L’Antica Pizzeria da Michele in Naples

Bologna

Our single night in Bolonga should have been another moment of self actualisation – who doesn’t want to eat Bolognese in Bolonga?  As an aside, one of the really fun things about Italy, if you are as food-obsessed as I am, is how many of these you can do – Parma ham in Parma, balsamic vinegar in Modena, etc.

As it turns out, traditionally there are two kinds of ragu in Italy: white ragu (ragù in bianco) and red ragu (ragù alla Bolognese).  The red is what most of us non-Italians are used to, Bolognese sauce made with meat and tomatoes.  White ragu, however, is made without the addition of tomatoes, and is a much meatier sauce.  All very well if that is what you actually want, but quite alarming if you have not done your research. So be warned, white ragu is a thing.

Sicily

For most of my life until visiting Sicily, I’d always had very neutral feelings towards pistachios (being loyal to hazelnut gelato, for example).   But pistachios are everywhere in Sicily (known as “green gold”), and after one pistachio pesto pasta at a random Sicilian seaside restaurant, I had developed a full blown food fixation.  Try the gelato, the pesto, and the sweet pistachio cream in cornettos and cannolis.

Arancini are another Sicilian delight – delicious deep fried breaded risotto balls, the Sicilian ones tend to be much bigger than the ones served in London restaurants (just one of these makes a pretty good lunch for one person).

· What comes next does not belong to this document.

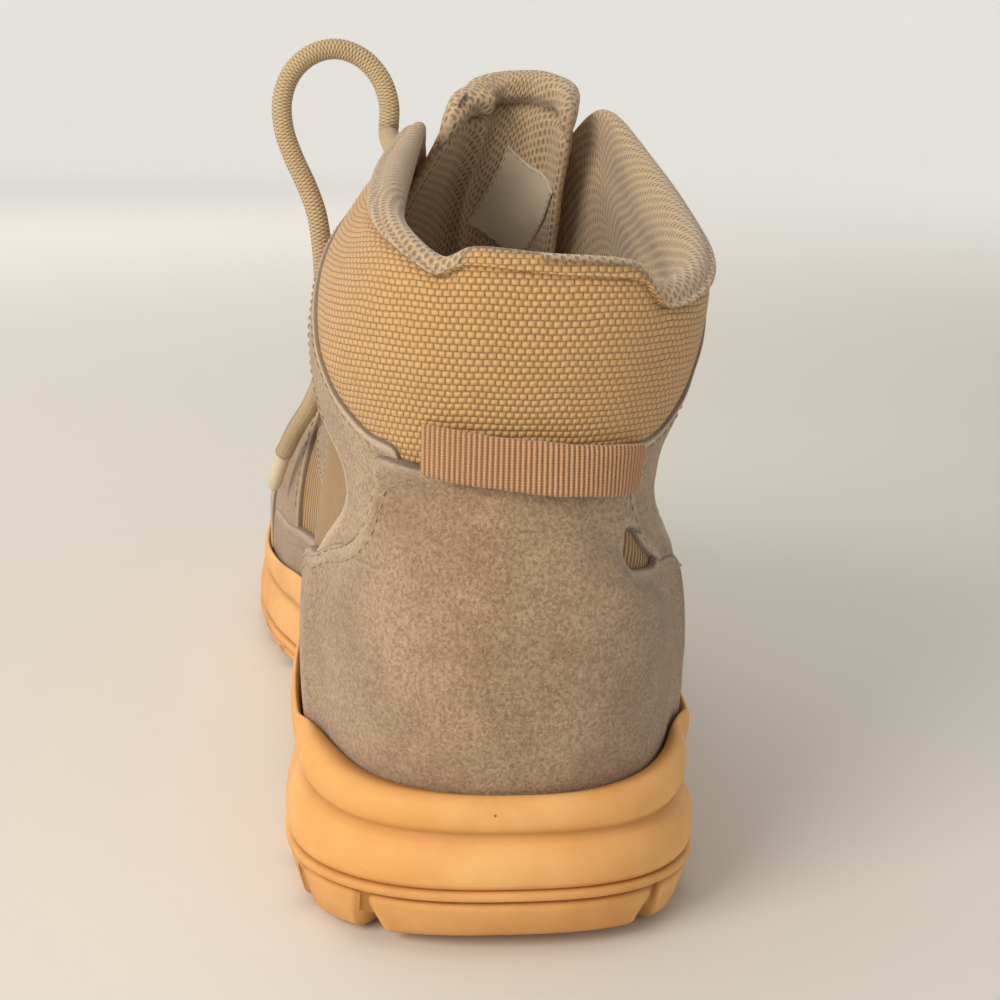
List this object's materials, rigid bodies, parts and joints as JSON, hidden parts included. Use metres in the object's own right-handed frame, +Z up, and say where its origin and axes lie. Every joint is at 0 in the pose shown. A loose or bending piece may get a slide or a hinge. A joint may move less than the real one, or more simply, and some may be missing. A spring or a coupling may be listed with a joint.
{
  "type": "combat boot",
  "caption": "Mid-height tan suede and woven nylon combat boot for the right foot, with padded collar, laced throat and lugged rubber sole.",
  "frame": {"origin": "centre of the heel's flat spot, on the ground", "axes": "+Y to the toe, +X to the outer (lateral) side, +Z up"},
  "size_m": [0.1036, 0.302, 0.1704],
  "materials": {
    "outsole_rubber": "matt moulded rubber",
    "midsole_foam": "matt moulded foam with fine scuffs",
    "lining_mesh": "knitted spacer mesh",
    "woven_nylon": "coarse basket weave",
    "suede": "napped suede",
    "webbing": "ribbed grosgrain",
    "eyelet_finish": "matt tan paint",
    "lace_cord": "round braid",
    "lace_tag": "pale plastic"
  },
  "bodies": {
    "root": {"eyelet_lateral_1": "eyelet_finish", "eyelet_lateral_2": "eyelet_finish", "eyelet_lateral_3": "eyelet_finish", "eyelet_lateral_4": "eyelet_finish", "eyelet_lateral_5": "eyelet_finish", "eyelet_lateral_6": "eyelet_finish", "eyelet_lateral_7": "eyelet_finish", "eyelet_medial_1": "eyelet_finish", "eyelet_medial_2": "eyelet_finish", "eyelet_medial_3": "eyelet_finish", "eyelet_medial_4": "eyelet_finish", "eyelet_medial_5": "eyelet_finish", "eyelet_medial_6": "eyelet_finish", "eyelet_medial_7": "eyelet_finish", "heel_counter": "suede", "insole": "lining_mesh", "lace_crossings": "lace_cord", "lace_end": "lace_cord", "lace_tip": "lace_tag", "midsole": "midsole_foam", "outsole": "outsole_rubber", "pull_band": "webbing", "tongue": "lining_mesh", "upper": "woven_nylon"}
  },
  "joints": []
}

Lastly, I was pleased to discover that cannoli are traditionally Sicilian in origin. There is nothing quite like a fresh (read: not pre-filled) cannoli while strolling around Sicily after lunch.  I was surprised to like them as much as I did, having never really enjoyed them prior to our trip to Sicily, and they managed to usurp my usual post-prandial gelato on more than one occasion.

Milan

Milan’s most famous dish is Risotto alla Milanese, cooked in saffron and often served with osso buco (veal shanks). It is light and delicate, while still being comforting. Try it at Il Piccolo Milano.